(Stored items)
+++++
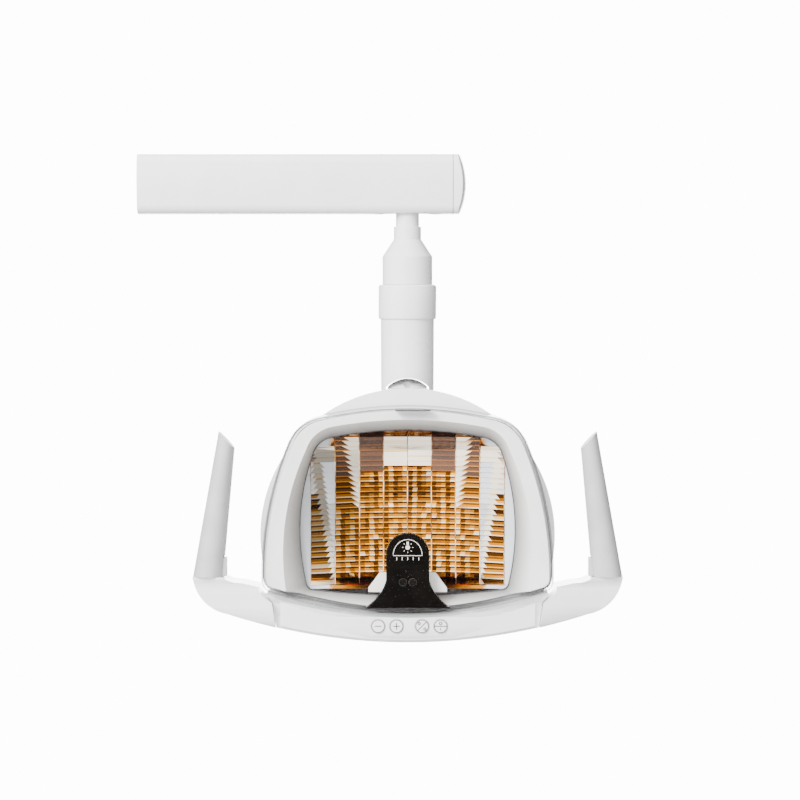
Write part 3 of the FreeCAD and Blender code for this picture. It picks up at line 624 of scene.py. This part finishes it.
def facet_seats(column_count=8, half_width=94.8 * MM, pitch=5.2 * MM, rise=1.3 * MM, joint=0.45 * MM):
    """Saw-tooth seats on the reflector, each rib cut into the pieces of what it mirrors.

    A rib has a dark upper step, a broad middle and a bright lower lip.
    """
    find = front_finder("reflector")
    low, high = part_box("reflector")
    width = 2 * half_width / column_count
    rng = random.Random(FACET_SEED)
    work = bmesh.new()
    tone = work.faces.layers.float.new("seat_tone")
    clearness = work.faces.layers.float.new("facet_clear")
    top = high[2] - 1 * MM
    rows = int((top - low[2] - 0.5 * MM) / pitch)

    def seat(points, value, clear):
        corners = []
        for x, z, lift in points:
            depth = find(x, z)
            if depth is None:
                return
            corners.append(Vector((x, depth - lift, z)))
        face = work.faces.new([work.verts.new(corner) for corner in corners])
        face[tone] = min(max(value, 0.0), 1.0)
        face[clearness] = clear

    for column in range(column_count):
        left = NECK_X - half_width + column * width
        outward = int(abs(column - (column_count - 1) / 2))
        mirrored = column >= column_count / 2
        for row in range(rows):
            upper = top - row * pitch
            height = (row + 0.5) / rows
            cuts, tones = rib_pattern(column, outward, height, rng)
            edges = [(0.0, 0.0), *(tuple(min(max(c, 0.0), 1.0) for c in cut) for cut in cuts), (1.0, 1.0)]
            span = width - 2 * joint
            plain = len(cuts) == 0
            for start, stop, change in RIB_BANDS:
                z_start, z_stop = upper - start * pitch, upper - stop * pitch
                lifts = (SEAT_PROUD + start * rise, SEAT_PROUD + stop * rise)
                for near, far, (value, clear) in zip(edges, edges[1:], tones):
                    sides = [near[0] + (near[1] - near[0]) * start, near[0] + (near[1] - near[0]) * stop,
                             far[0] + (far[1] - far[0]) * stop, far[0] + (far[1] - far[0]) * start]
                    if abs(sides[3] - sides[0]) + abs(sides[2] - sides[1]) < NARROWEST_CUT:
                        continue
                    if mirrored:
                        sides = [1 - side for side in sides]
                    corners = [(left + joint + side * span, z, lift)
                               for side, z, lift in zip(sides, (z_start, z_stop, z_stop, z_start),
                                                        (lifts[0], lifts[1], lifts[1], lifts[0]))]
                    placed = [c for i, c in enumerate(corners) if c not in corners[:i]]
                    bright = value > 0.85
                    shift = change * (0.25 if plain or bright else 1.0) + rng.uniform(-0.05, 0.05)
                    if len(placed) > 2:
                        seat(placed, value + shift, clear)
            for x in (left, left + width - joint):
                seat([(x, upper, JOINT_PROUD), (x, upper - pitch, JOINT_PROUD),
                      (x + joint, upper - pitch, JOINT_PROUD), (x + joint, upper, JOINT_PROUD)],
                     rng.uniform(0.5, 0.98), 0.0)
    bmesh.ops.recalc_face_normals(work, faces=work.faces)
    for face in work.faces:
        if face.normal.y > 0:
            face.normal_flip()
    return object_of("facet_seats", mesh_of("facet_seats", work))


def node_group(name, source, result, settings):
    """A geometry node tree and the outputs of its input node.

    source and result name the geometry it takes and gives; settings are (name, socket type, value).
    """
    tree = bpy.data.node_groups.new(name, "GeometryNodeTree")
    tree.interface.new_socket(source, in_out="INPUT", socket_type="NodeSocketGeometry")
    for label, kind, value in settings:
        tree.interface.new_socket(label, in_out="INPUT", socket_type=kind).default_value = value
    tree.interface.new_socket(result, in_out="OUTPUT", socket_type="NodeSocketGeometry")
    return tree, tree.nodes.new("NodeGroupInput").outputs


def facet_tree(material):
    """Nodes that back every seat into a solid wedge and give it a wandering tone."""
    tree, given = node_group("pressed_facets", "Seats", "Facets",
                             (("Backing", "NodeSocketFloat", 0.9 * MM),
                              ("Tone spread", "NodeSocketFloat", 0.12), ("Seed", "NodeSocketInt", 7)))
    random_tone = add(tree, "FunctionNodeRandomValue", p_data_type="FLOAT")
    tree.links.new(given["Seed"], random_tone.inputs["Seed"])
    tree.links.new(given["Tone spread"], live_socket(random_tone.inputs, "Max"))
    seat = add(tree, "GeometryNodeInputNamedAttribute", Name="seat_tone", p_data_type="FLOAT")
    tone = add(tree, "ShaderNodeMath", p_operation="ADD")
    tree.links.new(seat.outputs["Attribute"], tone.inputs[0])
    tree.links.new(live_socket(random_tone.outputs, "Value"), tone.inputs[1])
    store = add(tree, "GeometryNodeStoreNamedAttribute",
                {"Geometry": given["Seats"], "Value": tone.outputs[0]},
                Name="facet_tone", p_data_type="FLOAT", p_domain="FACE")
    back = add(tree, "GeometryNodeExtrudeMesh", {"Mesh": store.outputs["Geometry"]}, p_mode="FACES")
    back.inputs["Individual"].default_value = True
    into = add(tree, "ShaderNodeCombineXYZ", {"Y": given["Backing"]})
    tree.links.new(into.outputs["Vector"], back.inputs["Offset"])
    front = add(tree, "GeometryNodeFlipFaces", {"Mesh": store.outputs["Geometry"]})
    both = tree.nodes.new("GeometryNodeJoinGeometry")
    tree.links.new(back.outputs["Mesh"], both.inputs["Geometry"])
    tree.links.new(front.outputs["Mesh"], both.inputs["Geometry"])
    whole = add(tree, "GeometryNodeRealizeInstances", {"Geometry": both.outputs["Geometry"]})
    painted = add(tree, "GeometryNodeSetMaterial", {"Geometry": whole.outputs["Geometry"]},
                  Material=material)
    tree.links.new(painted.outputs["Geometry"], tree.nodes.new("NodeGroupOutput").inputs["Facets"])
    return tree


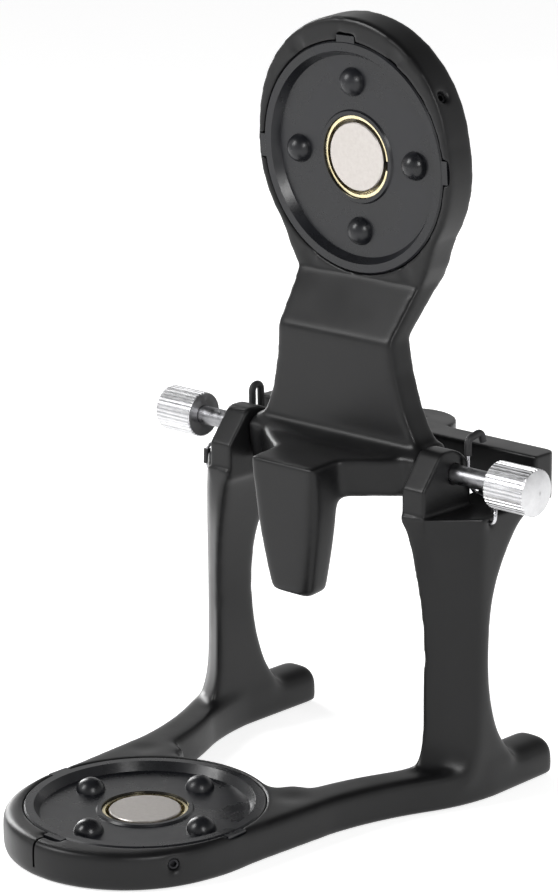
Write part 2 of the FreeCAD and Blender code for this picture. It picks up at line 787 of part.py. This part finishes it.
+++++
### WHAT YOU WILL DO
Reproduce word for word the lines of the records above, beginning at the first and ending with the line where "what it mirrors." appears, and nothing past it.

### ANSWER TO THIS TASK
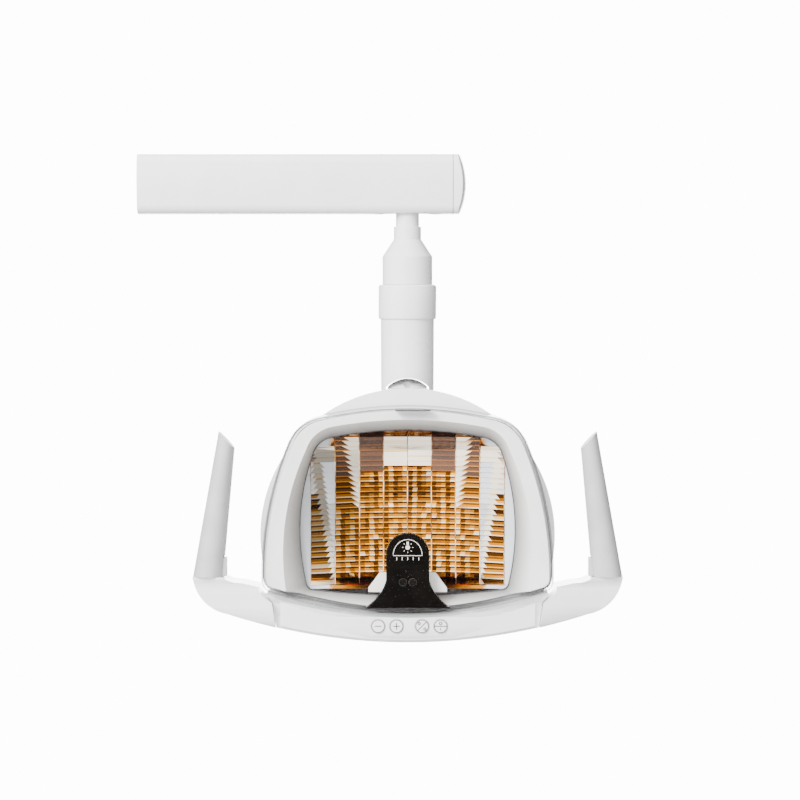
Write part 3 of the FreeCAD and Blender code for this picture. It picks up at line 624 of scene.py. This part finishes it.
def facet_seats(column_count=8, half_width=94.8 * MM, pitch=5.2 * MM, rise=1.3 * MM, joint=0.45 * MM):
    """Saw-tooth seats on the reflector, each rib cut into the pieces of what it mirrors.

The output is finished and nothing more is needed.